According to the original proposal, the free service would be advertising-supported and a higher-speed service being resold through third parties. Five percent of the revenues from the resold services would go to the U.S. Treasury.

The FCC eventually dismissed M2Z's proposal, but now it is revisiting some of the basic elements for a potential auction for the 2155 to 2175 MHz spectrum. The commission would require the auction winner to provide free filtered Internet access to 50% of the country's population in four years and 95% within 15 years.

That is when the proposed license would expire and, presumably, be up for renewal.

Although experts disagree about whether the model proposed by M2Z is even feasible, many other telecoms have expressed interest in such a deal.

"To presume that this could be done for a free service is an enormous stretch," said Tom Nolle, president of strategic consulting firm CIMI Corp.

Nolle said there are two key problems with the advertising-based model. First, a service aimed at lower-income users might have limited advertising potential.

"Valuable advertising really requires … a consumer who is valuable to the advertiser," Nolle said. "If someone is relying on free Internet service, it's possible they're doing that because they don't have very much money."

Nolle said video would be a second roadblock. Still one of the most valuable advertising venues, video would be prohibitively slow over the connection offered through this spectrum auction.

"This whole notion is basically a pipe dream," he said. "There is no evidence on current market behavior that anything like this could be made to work."

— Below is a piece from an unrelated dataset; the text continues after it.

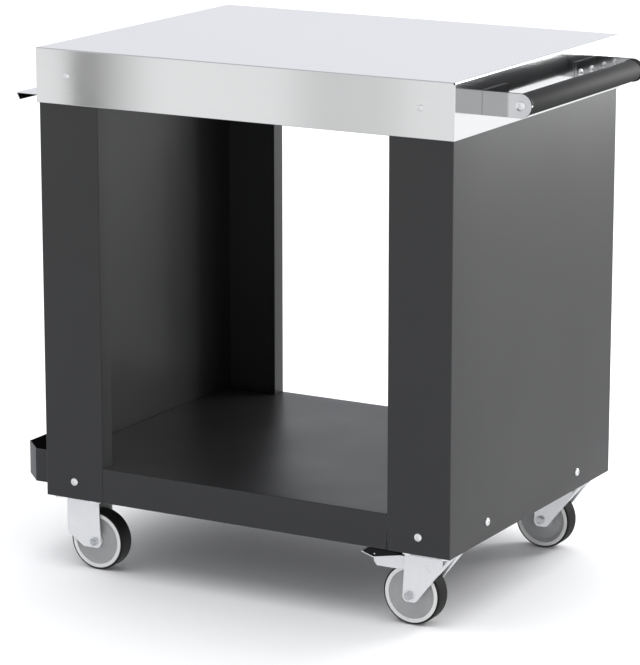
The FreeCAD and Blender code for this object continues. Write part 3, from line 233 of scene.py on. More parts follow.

Nolle pointed to various attempts to create free public Wi-Fi networks in metropolitan areas, which were often announced to great fanfare only to fizzle out a few years later.

Given this uncertainty about such a business model, an auction winner would have a hard time obtaining financing for building out infrastructure for the spectrum.

M2Z seems to have found at least some potential early investors, however. In an FCC filing, the company wrote that it "has reasonable assurances" from various sources that it will be able to raise $400 million for construction and operational costs. It dropped names like Charles River Ventures and Redpoint Ventures as potential backers.

But even if M2Z is able to generate the capital needed to invest in its ambitious plan, the FCC may not give the company the chance to see whether it works.

Just as it previously made M2Z wait more than a year to hear back on the original proposal, the FCC may simply be trying to avoid a populist backlash by delaying any real movement on the proposals.

"People don't want to be realistic; they want to get something for nothing," Nolle said. "The smartest thing for the FCC to do is keep [the proposed auction] on the back burner [until interest erodes]."

One way or another, the FCC looks as if it will make at least an initial move by June 12, the day of its next meeting. FCC Chairman Kevin Martin said his commission would vote by then on rules for the auction, which could stipulate the free service provision.